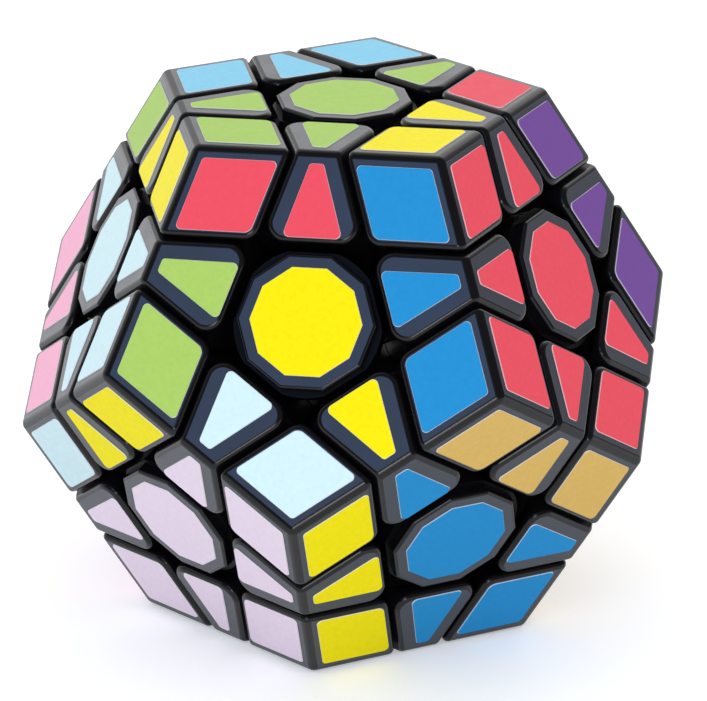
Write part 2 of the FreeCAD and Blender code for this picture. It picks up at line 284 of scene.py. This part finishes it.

* * *

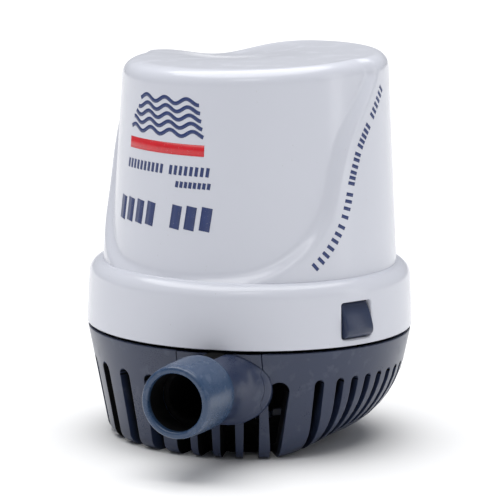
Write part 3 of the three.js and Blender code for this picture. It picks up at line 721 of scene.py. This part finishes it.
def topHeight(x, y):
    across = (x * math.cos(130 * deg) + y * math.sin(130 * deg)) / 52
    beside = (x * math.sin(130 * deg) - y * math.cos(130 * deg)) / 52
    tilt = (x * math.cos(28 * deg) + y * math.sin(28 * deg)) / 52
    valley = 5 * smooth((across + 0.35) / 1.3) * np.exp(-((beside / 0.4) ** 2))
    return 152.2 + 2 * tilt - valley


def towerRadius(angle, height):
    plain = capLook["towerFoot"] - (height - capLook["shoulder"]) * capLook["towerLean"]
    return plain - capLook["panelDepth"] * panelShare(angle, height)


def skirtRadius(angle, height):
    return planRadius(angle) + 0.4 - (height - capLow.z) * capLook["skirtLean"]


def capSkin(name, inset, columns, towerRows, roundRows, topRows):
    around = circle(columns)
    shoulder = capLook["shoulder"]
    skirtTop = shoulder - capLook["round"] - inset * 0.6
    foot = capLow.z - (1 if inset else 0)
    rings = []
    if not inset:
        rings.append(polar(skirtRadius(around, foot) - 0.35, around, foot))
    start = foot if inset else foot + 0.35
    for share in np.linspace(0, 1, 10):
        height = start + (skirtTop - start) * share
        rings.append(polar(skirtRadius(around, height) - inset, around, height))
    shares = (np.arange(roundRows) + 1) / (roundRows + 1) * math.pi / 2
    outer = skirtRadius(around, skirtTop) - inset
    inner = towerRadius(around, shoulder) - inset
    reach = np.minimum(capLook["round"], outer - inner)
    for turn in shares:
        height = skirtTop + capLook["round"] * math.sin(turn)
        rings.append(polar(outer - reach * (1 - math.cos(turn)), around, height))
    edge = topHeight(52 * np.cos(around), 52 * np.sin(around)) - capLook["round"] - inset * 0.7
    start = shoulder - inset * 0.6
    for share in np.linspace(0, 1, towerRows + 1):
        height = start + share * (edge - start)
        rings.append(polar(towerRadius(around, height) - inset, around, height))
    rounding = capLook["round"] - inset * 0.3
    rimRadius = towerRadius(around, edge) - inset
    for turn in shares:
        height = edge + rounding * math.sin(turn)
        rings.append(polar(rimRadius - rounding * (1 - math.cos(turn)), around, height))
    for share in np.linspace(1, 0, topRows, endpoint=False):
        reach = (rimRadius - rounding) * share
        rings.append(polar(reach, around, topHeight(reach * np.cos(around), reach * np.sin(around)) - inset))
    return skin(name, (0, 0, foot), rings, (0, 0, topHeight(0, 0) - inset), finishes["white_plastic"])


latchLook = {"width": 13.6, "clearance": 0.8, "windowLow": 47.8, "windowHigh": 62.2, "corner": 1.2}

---

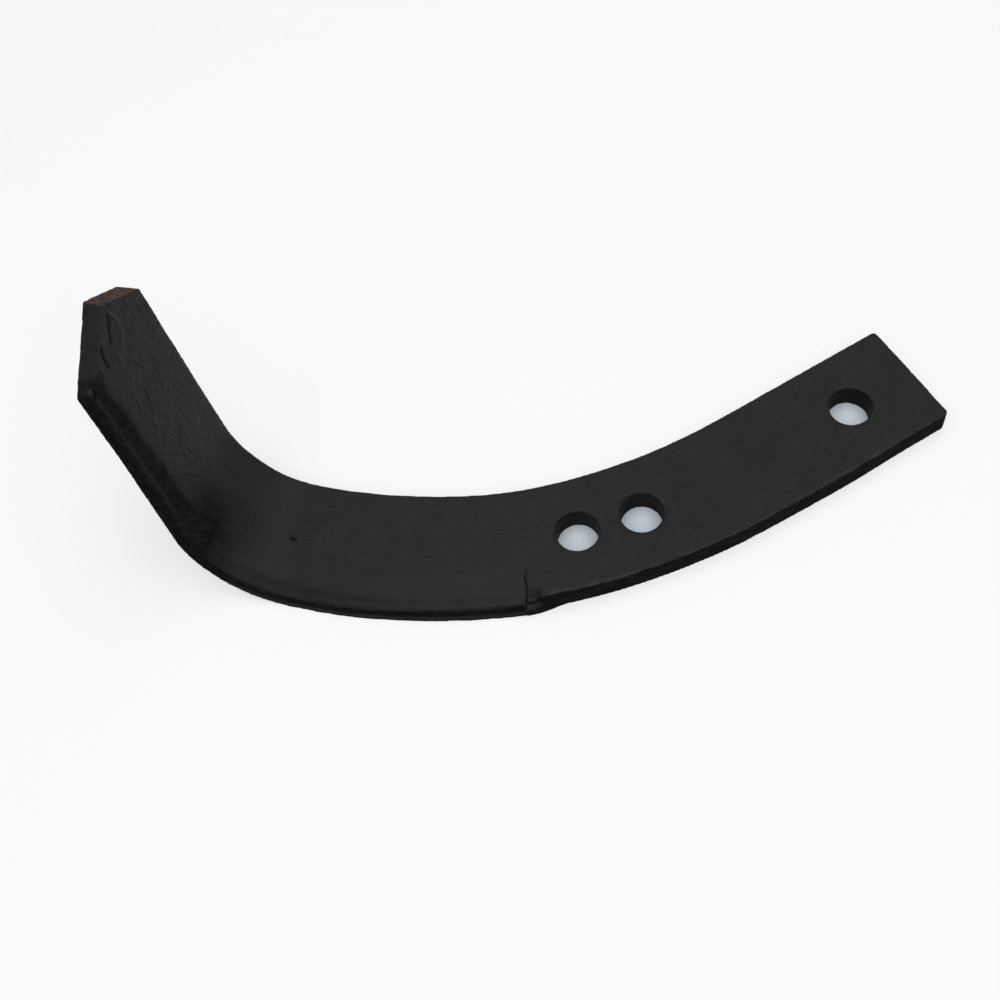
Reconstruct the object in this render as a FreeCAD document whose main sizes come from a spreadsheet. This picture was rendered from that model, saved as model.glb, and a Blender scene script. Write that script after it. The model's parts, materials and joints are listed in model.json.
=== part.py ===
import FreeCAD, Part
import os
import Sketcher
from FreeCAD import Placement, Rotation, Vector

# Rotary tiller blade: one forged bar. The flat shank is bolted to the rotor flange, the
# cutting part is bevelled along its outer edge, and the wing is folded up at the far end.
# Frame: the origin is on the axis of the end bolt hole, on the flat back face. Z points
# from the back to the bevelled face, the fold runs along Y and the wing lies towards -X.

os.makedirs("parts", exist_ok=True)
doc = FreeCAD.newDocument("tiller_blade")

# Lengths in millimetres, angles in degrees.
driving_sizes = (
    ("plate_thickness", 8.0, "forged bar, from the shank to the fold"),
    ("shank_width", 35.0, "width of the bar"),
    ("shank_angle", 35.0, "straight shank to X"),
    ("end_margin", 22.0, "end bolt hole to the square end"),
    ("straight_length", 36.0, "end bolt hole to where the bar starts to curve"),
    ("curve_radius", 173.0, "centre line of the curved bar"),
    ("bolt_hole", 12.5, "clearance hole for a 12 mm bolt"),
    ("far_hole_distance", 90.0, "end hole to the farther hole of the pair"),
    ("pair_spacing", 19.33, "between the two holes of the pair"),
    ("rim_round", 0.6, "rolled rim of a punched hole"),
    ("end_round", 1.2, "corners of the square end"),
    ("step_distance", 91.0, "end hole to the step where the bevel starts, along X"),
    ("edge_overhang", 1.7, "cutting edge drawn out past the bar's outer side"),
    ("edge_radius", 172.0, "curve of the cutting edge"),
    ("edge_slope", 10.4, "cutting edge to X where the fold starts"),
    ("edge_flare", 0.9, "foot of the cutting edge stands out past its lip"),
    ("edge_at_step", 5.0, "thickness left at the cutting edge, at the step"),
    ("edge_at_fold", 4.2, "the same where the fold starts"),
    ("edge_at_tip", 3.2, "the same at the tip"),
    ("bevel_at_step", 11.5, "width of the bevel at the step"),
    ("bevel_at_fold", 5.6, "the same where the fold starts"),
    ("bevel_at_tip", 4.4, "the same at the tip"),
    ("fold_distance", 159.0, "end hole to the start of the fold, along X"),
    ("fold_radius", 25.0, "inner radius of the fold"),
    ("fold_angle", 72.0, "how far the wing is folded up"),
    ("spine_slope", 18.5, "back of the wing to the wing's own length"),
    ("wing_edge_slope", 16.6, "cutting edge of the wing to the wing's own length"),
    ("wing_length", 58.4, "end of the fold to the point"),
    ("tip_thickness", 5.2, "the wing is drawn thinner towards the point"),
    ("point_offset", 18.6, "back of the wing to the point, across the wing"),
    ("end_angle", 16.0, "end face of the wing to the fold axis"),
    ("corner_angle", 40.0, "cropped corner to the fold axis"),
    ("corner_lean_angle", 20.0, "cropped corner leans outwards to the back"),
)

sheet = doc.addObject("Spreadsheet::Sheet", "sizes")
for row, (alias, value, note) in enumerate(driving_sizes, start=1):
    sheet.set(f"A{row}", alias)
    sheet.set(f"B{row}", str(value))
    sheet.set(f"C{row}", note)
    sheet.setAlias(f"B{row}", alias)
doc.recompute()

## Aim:
Gather each line in the data that holds the string "code".

## Reply:
Write part 2 of the FreeCAD and Blender code for this picture. It picks up at line 284 of scene.py. This part finishes it.
Write part 3 of the three.js and Blender code for this picture. It picks up at line 721 of scene.py. This part finishes it.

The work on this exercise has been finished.